Integrated Reservoir Characterization and Multiscale Heterogeneity Modeling of Stacked Meander-belt Deposits, Lower Cretaceous McMurray Formation, Alberta

Abstract

Summary The McMurray Formation is composed of large-scale fluvial meander-belt deposits that are highly heterogeneous. Repeated cut and fill events within the formation have led to a complex amalgam of stacked stratigraphic architectural elements. Lithological properties vary both laterally and vertically over short distances in the McMurray Formation. The youngest deposits of the reservoir studied at the Surmont site are well imaged using 3D seismic data; calibration with well-data enables construction of a particularly detailed reservoir model. The underlying deposits are characterized using wire line logs, core data, and stratigraphic dip analysis.
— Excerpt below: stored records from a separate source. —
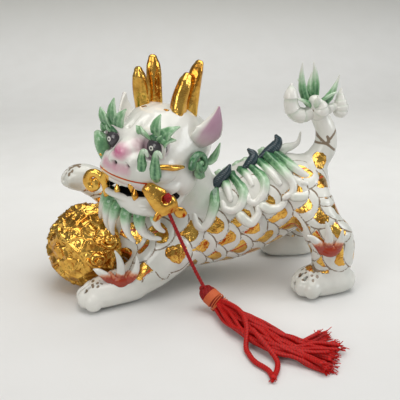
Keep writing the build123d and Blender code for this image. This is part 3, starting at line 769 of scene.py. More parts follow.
# Rows of each paw, middles of its toes and their radius
PAWS = {
    "forepaw_left": (
        [(-51, -30, 11, 11, 10), (-60, -33, 12.5, 13, 12), (-72, -36, 12, 14.5, 12),
         (-82, -38, 10, 13.5, 10.5), (-88, -39, 8.5, 10, 8)],
        [(-85, -48, 6), (-90, -43, 6.5), (-91, -36.5, 6.5), (-87.5, -30.5, 6)], 5.2),
    "hindpaw_left": (HIND_PAW, HIND_TOES, 5.2),
    "hindpaw_right": (across_body(HIND_PAW), across_body(HIND_TOES), 5.2),
    "forepaw_right": (
        [(-77, 29.5, 76, 9.5, 10.5), (-84, 31, 79, 10.5, 11.5), (-91, 31.5, 80, 10.5, 11),
         (-97, 32, 79.5, 9, 9), (-101, 32, 79, 6, 6)],
        [(-99, 25.5, 77), (-102, 30, 76), (-102, 35.5, 76), (-98.5, 39.5, 77)], 3.8),
}


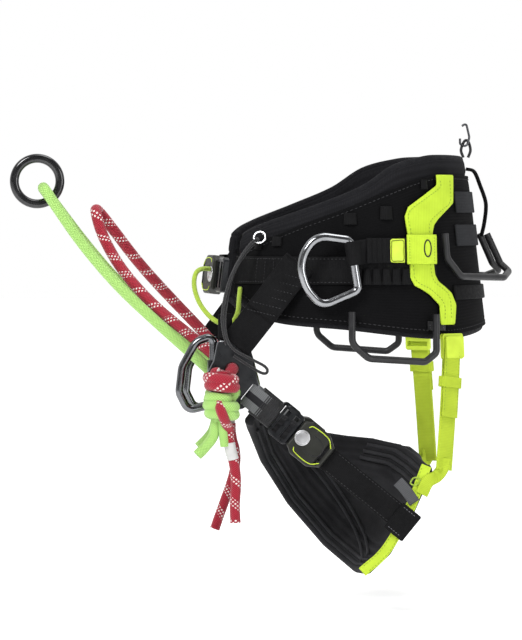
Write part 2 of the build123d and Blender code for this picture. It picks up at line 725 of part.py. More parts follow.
save("riser_left", riser_strap(1, (0, 0, 0)))
save("riser_right", riser_strap(-1, RIGHT_SHIFT))

with BuildPart() as riser_buckle:
    with BuildSketch(riser_plane.offset(-2)):
        with Locations((0, -16)):
            RectangleRounded(30, 26, 3)
        with Locations((0, -9.5), (0, -22)):
            Rectangle(RISER_WEB, 5, mode=Mode.SUBTRACT)
    extrude(amount=4)
save("riser_buckle_left", riser_buckle.part)
save("riser_buckle_right", twin(riser_buckle.part))

with BuildPart() as riser_lever:
    with BuildSketch(riser_plane.offset(2.4)):
        with Locations((0, -17)):
            RectangleRounded(26, 22, 2)
    extrude(amount=2.5)
save("riser_lever_left", riser_lever.part)
save("riser_lever_right", twin(riser_lever.part))
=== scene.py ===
import math

import bpy
import numpy as np
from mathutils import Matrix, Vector, geometry, noise


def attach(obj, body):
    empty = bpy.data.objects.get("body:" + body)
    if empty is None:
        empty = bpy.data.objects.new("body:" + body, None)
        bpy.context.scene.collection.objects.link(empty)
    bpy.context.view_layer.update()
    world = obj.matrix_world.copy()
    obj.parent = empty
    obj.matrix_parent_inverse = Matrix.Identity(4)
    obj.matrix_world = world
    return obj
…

For modeling purposes, internal stratigraphic architecture of both reservoir levels is mapped and distinct fluvial meander-belt architectural elements, including point bars, counter point bars, side bars and abandoned channel fills, are characterized as distinct zones. Each zone is characterized by distinct morphology, facies associations, petrophysical properties, and thus, reservoir potential. Deterministic geobody interpretations are implemented to guide geostatistical simulations; spatial distribution of facies are constrained to the mapped architectural elements. Constraining parameter estimations to deterministically interpret meander-belt architectural elements improves the predictive capability of the reservoir model. This modeling workflow preserves geological realism in models, allows spatial uncertainty to be captured adequately, and improves the ability to optimize development.